Внезапное пламя сакрального экстаза уничтожает обратную дорогу. Ипполита не знает более ни сомнений, ни робости: «Пусть наши занавеси скроют нас от мира. И пусть любовная усталость растворится в медлительном успокоении. Я хочу быть с тобой и в тебе, хочу вдохнуть на твоей груди свежесть могилы».
Автор «Дон Жуана в аду», понятно, не может осудить этих женщин: «Спускайтесь, спускайтесь, несчастные жертвы, кругами вечного ада, погружайтесь в бездонную мглу, где преступления исхлестаны ураганом, который не приходит с неба.»
Ни малейшей однозначности в этих словах, трудно распознать эмоциональную доминанту в сложности поэтического пафоса: «Сумасшедшие призраки, смешивайтесь с грозой, пейте вашу судьбу: никогда не погаснут неистовые пламена, ибо ваши наслаждения рождают ваше проклятье.»

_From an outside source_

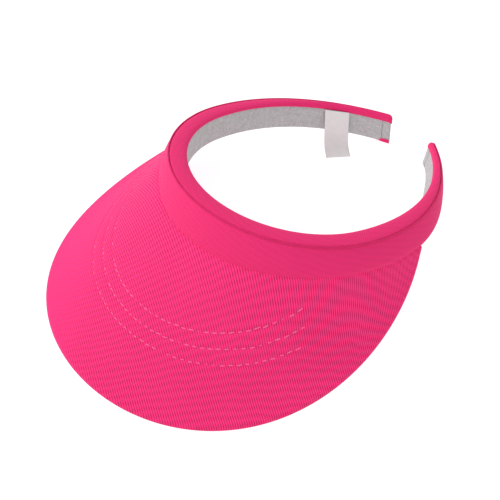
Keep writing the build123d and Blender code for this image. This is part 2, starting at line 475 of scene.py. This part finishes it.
def twill(name, light, dark, rib_angle, rib, contrast, tone, painted_light_falloff=None):
    """Cotton twill: slanted ribs crossed by finer weft, with slubs and fading.

    Contrast sets how far the ribs differ, and tone how light the cloth is. Where the last argument is
    given, as a direction in degrees and two distances along it in metres, it lays painted light on the
    cloth: before the first distance the cloth is paler with fainter ribs, standing for the brighter
    light on that side, and after the second it is darker with full ribs.
    """
    material, principled = shader(
        name, light, 0.85, Sheen_Weight=0.1, Sheen_Roughness=0.5,
        Sheen_Tint=(1.0, 0.5, 0.75, 1), Specular_IOR_Level=0.1)
    cloth = cloth_coordinate(material)
    drift = value(material, "MULTIPLY", speckle(material, cloth, 0.012), 6.0)
    ribs = threads(material, cloth, rib, rib_angle)
    weft = threads(material, cloth, rib * 0.5, rib_angle + 95)
    slubs = threads(material, cloth, 0.0036, rib_angle - 112, drift)
    fuzz = speckle(material, cloth, 0.0011)
    fade = speckle(material, cloth, 0.03)
    strength = contrast
    # Painted light: towards the key lamp's side the ribs fade and the cloth turns paler; away from it the
    # ribs are stronger and the cloth darker.
    if painted_light_falloff is not None:
        direction, lit_until, shaded_from = painted_light_falloff
        across = distance_along(material, cloth, direction)
        painted_shade_share = smooth_step(material, across, lit_until, shaded_from)
        strength = value(material, "MULTIPLY", value(material, "ADD", painted_shade_share, 0.22), contrast)
    height = mixture(material, [(ribs, 0.75), (weft, 0.25)])
    detail = mixture(material, [(height, 1.3), (slubs, 0.25), (fuzz, 0.35), (fade, 0.2)], -1.25)
    share = mixture(material, [(detail, strength)], tone)
    tint(material, principled, share, dark, light)
    raise_by(material, principled, height, 0.00012, 0.6)
    return material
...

Слышна ли здесь осудительная интонация, слышен ли здесь вердикт? «Никогда солнечный блик не заглянет в ваши пещеры. В стены просочатся лихорадочные миазмы и вспыхнут словно тусклые фонари, и разорвут ужасным зловонием поры вашей кожи.»
Искусственный пафос, прециозное предсказание. Что «поэзия делается из слов, а не из мыслей и эмоций», позднее скажет Малларме, но этот основной постулат ввели Эдгар По и Бодлер. Образно-ассоциативное пространство совершенно устраняет прямую этическую атаку: «Едкая стерильность ваших радостей удвоит вашу жажду, иссушит вашу кожу; под беспощадным ветром сладострастия ваша плоть заскрипит и застучит как старый лохматый флаг на флагштоке.»
Последняя строфа обнажает безусловные симпатии поэта. Ипполита и Дельфина — его создания, более того, экзистенциальные сестры: «Осужденные ненавистью, бегите, как волки, в недостижимые безлюдья. Делайте вашу судьбу, не сопротивляйтесь бесконечности, сокрытой в вашей душе.»